The series was wildly successful, and a feature film opened last month. I had mixed feelings. The production was lavish and well done, but I frankly I had a hard time feeling any sympathy for the characters – that is, the characters who weren’t servants. I guess I have a hard time feeling too sorry for someone who has inherited multiple generations of wealth who is just exhausted because they have had to change clothes four times in a day.
This week’s gospel was a little hard to swallow. There is something about Jesus’ comments about slaves and masters that really rubs me the wrong way. Particularly irritating is his suggestion that you do not thank a slave for following orders and that they should reply, “We are worthless slaves; we have done only what we ought to have done.” Am I supposed to declare myself worthless? I am reminded that Martin Luther referred to himself as a “poor stinking bag of maggots.”
Wrestling with the slave and master metaphor, I return to the demand of the disciples that touched off the whole thing: “Increase our faith!” At first it seems like a reasonable request, but the more I think about it, the more I understand why Jesus seemed so irritated. First, what makes them think faith is quantifiable? Come to think of it, an awful lot of us seem to think the same thing. Second, if faith is quantifiable, does that mean there is a faith economy in which a few have more, and many have less?
Maybe Jesus is irritated because the disciples want a faith economy and they want to be the faith aristocrats. It is easy to imagine that they would, the faith they have known was structured in just such a way with religious elites ruling over the religious serfs. For some, Jesus represented an inversion of the order; they could become the ones in charge; the ones living lavishly. No, it is not hard to imagine, in fact it is still happening among today’s preachers of what has been called the “prosperity gospel.”

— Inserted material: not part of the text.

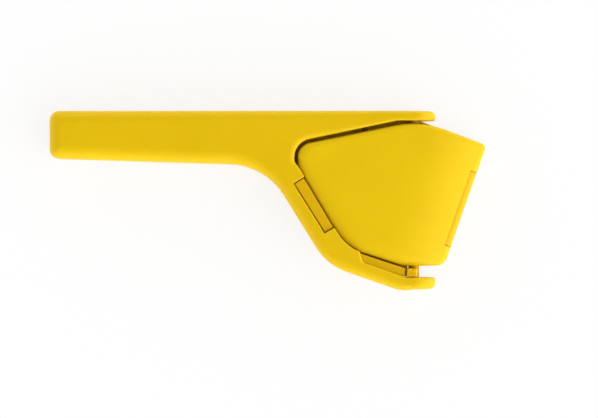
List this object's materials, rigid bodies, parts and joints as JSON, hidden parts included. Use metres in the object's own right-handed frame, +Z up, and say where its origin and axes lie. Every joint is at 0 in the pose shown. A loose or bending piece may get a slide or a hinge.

This is the Jesus who said, “I come not to be served but to serve.” Worthless slaves? By the world’s reckoning, yes. But then, this is also the Jesus who said that it is by holding on to life that we lose it, and by giving it away that we gain life eternal.
October 4th is the Feast of St. Francis of Assisi who died in October of 1226. Here is a quote:
“God could not have chosen anyone less qualified, or more of a sinner, than myself. And so, for this wonderful work He intends to perform through us, He selected me-for God always chooses the weak and the absurd, and those who count for nothing.”